Lors de son discours de passation de pouvoir, ce 13 décembre, François Bayrou a fait de la réduction de la dette et du déficit l’une de ses priorités. Pour l’heure, les débats budgétaires ont été ajournés en raison de la censure, mais un nouveau projet de loi de finances pourrait être remis sur la table en début d’année. Reprendra-t-il les mesures défendues par les députés MoDem lors des débats de cet automne ? Concentré sur la formation de son gouvernement, le Premier ministre n’a pour le moment dévoilé aucune feuille de route budgétaire.
« Je ne vois pas comment Bayrou pourrait mener un bouleversement de la fiscalité. Maintenant qu’il est aux responsabilités, il ne peut plus jouer le rôle d’aiguillon d’Emmanuel Macron », tempère Alexandre Vatimbella. Pour le journaliste spécialiste du centrisme, le nouveau chef de l’exécutif ne peut pas prendre le risque d’aller trop à contre-courant des macronistes : « Le premier objectif de François Bayrou, c’est de faire durer son gouvernement. Il n’a pas intérêt à braquer Renaissance, à qui il doit presque tous ses élus à l’Assemblée nationale. »
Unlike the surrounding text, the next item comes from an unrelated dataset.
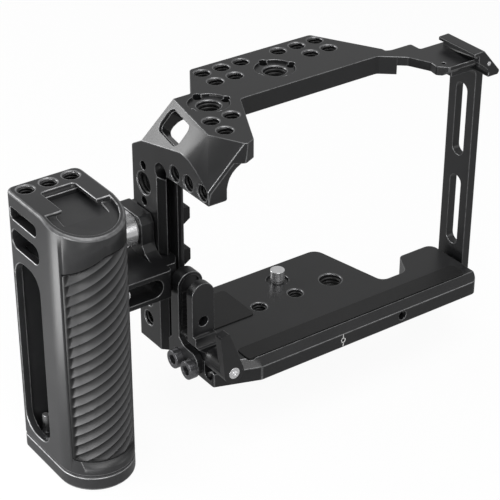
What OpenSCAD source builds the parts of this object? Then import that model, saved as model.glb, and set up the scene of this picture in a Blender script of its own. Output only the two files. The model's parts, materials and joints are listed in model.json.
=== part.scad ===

Alors que le Premier ministre reçoit tour à tour les différents partis politiques pour entendre leurs lignes rouges et éviter une nouvelle censure, le contenu du futur budget reste donc un grand point d’interrogation. Une chose est sûre, si le texte n’est pas adopté rapidement, les hausses d’impôts et de taxes pourraient être difficiles à appliquer rétroactivement aux revenus perçus en 2024. « Je suis persuadé qu’il y a un certain nombre de mesures qu’on ne pourra pas reprendre dans la prochaine loi », a mis en garde le ministre démissionnaire des Comptes publics Laurent Saint-Martin, lors de son audition sur la loi spéciale à l’Assemblée nationale, le 11 décembre dernier.